Pour les communautés côtières comme Prince Rupert et Kitimat, le débat représente plus qu’une politique abstraite. Le maire Herb Pond de Prince Rupert reconnaît la complexité de la question pour sa communauté.
« Nous sommes une ville portuaire qui dépend du trafic maritime, mais aussi une communauté qui compte sur des océans sains, » a expliqué Pond. « Toute discussion doit considérer à la fois les opportunités économiques et les risques environnementaux. »
Smith a suggéré qu’elle soulèvera la question lors de la prochaine réunion du Conseil de la fédération, où les premiers ministres se réunissent pour discuter des préoccupations interprovinciales. Elle a également indiqué que l’Alberta est prête à investir dans l’infrastructure de sécurité maritime dans le cadre d’un accord potentiel.
Si cette approche plus douce réussira là où la confrontation a échoué reste incertain. Mais avec les deux provinces confrontées à des défis économiques et des pressions de transition énergétique, la conversation pourrait trouver des publics plus réceptifs que dans les années précédentes.

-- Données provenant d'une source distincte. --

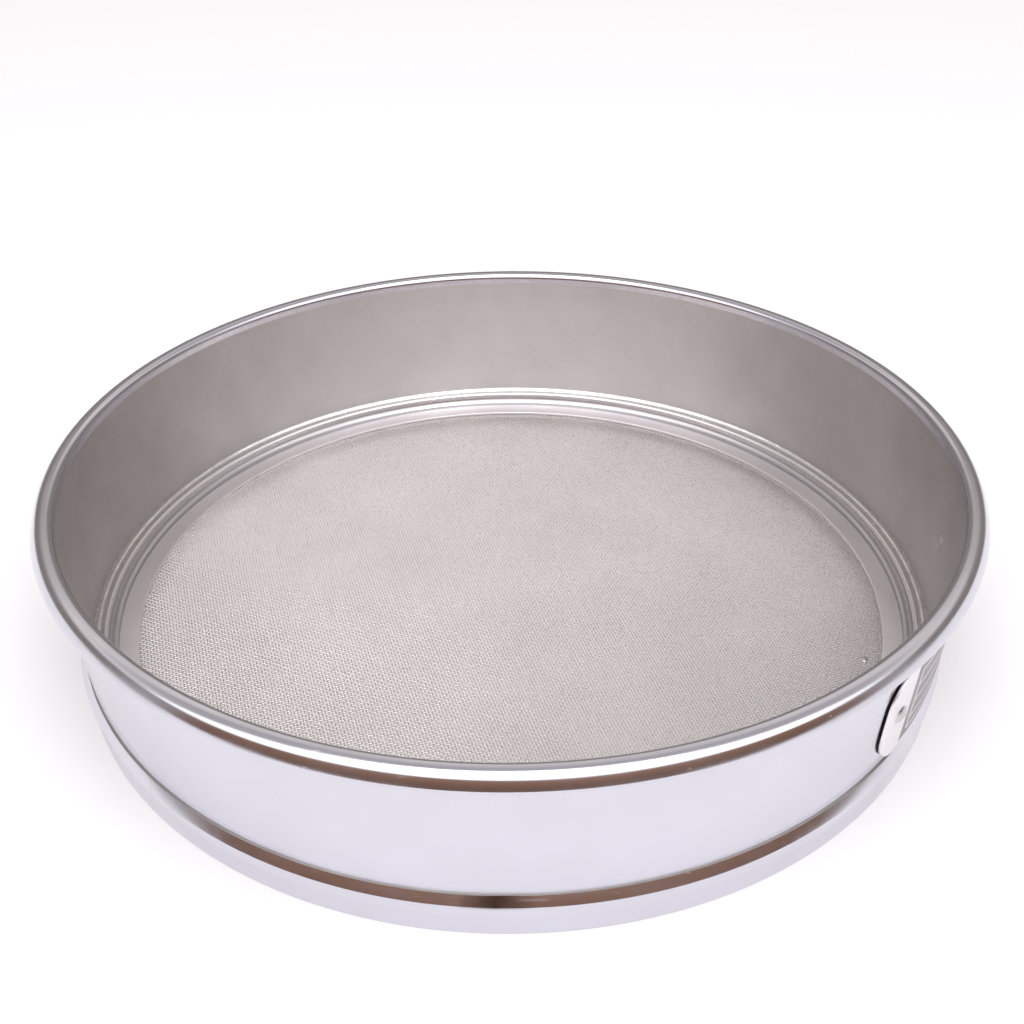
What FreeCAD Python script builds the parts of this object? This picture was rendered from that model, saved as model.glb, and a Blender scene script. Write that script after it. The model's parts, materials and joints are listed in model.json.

Comme me l’a confié un travailleur chevronné du secteur énergétique de l’Alberta lors d’une récente assemblée publique à Fort McMurray: « Nous voulons simplement un accès équitable aux marchés. Notre pétrole ne va pas disparaître demain, alors nous devons maximiser sa valeur pendant que nous le pouvons encore. »
Pour l’instant, la première ministre Smith semble prête à tester si la diplomatie peut accomplir ce que les exigences n’ont pas pu faire.